Il giudice: delitto non premeditato. "Usò una bottiglia di vino piena"

Il killer di Tiziana Pavani condannato a soli 20 anni ha detto ai magistrati: "La coca era il mio burattinaio. Voglio un percorso di recupero"

Luca Raimondo Marcarelli l'omicida di Tiziana Pavani (NewPress)

Luca Raimondo Marcarelli l'omicida di Tiziana Pavani (NewPress)

Milano, 19 ottobre 2017 - «No... Ma io non ci vado in carcere, ho bisogno di un percorso di recupero, devo essere solo curato, magari fuori Milano». “Luca dandy”, come si faceva chiamare sul profilo facebook vorrebbe cavarsela così, con una scorciatoia. Lui, che l’aver spaccato la testa della compagna a bottigliate lo chiama «un incidente capitato», come cadere in bicicletta. Due giorni fa il “dandy” Luca Raimondo Marcarelli, 33 anni, 11 dei quali annegati nel disastro della cocaina, è stato condannato a 20 anni, in abbreviato, per avere ucciso Tiziana Pavani, 54 anni, con cui aveva una relazione sentimentale saltuaria da 5 anni. «Non so perché ho fatto questa cosa, ho avuto uno schizzo, non so...non mi sono reso conto, vedevo delle mascherine africane color beige.. è stata la cocaina lei è il mio burattinaio e io sono il suo burattino, è lei che mi fa fare queste cose, volevo colpire le mascherine, invece poi ho colpito Tiziana».

Il giudice Sofia Fioretta che due giorni fa l’ha condannato a 20 anni (il pm aveva chiesto l’ergastolo), non ha riconosciuto l’aggravante della premeditazione, nonostante la relazione della polizia postale che certificava ricerche in google su «come uccidere con un colpo solo e cancellare ogni traccia».

Non solo. Il 6 gennaio, una settimana prima dell’omicidio Marcarelli interroga il popolo web: «Come avviene la morte con un colpo in testa? Come muore la vittima?». E ancora, ricerca del 12 gennaio: «Mi sapete dire 10 modi con cui posso uccidere una donna?». L’avvocato della famiglia Pavani, Arianna Leonardi, non ci sta e annuncia battaglia perché Tiziana abbia giustizia. «Vent’anni sono troppo pochi, gli sono state concesse anche le attenuanati generiche, ma Marcarelli ha acceso il gas dopo l’omicidio. Se lo sono dimenticati? Non fosse stato per l’intervento di un vicino che ne aveva sentito l’odore sarebbe saltato in aria tutto il palazzo. E questo solo perché Marcarelli voleva nascondere ogni traccia dell’omicidio e sperava di cavarsela». Nelle motivazioni della sentenza, il giudice ritiene comunque che nel gesto di non ci fosse la premeditazione, ma solo la disperazione tragica degli effetti della cocaina. Lo dimostrerebbe «il corpo contundente utilizzato», si legge nel dispositivo di condanna.
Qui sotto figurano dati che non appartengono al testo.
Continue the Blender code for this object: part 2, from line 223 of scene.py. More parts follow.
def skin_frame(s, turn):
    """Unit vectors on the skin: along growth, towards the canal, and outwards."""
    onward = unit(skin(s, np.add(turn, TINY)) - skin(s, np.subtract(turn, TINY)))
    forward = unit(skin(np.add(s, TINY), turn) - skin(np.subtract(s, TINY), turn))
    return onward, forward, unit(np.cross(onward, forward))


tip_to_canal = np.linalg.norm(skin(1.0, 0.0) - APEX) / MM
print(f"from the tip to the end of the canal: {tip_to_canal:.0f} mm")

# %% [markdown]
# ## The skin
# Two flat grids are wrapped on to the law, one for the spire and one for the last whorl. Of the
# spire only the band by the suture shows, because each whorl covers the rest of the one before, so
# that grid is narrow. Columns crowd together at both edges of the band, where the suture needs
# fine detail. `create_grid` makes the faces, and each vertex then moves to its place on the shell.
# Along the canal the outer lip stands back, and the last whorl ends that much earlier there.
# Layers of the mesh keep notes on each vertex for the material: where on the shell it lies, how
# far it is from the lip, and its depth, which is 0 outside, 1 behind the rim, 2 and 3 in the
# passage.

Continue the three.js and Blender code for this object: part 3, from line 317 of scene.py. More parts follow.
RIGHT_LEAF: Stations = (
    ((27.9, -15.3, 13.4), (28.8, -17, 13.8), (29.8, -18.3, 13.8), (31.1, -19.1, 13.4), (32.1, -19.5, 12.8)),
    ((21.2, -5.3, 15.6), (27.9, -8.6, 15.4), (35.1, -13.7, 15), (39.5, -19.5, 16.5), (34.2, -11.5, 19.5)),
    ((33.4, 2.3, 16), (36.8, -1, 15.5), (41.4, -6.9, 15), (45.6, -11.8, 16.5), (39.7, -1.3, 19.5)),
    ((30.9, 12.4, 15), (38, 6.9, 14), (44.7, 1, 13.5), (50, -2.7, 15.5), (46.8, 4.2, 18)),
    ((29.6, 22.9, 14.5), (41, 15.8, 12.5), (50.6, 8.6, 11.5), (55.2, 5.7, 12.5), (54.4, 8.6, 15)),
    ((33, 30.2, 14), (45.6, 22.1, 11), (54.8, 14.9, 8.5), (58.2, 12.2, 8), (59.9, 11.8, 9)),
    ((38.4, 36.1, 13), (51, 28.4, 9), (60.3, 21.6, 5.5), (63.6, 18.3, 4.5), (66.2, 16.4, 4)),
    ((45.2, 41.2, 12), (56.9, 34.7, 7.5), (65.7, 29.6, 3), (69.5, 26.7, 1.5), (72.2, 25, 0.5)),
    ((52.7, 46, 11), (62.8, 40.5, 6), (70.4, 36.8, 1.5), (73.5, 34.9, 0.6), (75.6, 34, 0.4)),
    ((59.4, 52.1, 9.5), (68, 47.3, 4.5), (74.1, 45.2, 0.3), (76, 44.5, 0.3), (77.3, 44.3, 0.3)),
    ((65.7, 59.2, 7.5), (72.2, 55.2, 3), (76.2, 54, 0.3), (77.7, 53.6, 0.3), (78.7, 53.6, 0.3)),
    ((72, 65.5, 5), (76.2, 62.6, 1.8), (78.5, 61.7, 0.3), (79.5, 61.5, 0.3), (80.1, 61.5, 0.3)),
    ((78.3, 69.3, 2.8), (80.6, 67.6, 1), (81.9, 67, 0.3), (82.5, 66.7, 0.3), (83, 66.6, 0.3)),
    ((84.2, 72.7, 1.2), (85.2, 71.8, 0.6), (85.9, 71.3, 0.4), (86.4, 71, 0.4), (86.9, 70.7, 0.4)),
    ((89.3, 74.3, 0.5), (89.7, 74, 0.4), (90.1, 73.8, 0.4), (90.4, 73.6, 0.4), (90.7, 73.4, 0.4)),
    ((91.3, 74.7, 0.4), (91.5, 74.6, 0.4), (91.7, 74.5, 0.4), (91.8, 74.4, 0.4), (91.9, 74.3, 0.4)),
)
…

«Marcarelli ha usato una bottiglia di vino piena che si trovava occasionalmente nell’appartamento e che l’imputato ha riferito di avere trovata appoggiata sulla pattumiera in cucina. Non si tratta - si legge ancora - di un oggetto portato apposta per uccidere e scelto come arma del delitto, ma di un oggetto già presente sul luogo del delitto e privo di intrinseca idoneità omicida, così da risultare compatibile con una iniziativa estemporanea». Ma Marcarelli da cinque anni frequentava la casa della Pavani con assiduità e la conosceva bene, sapeva dove era ogni cosa. «Non avevo voglio di stare in strada, soprattutto quando faceva freddo – ha fatto mettere a verbale l’assassino – da Tiziana trovavo sempre una casa calda e un pasto. Quindi ci andavo spesso». Nella sua malvagità Marcarelli non ha mai avuto una parola di pentimento.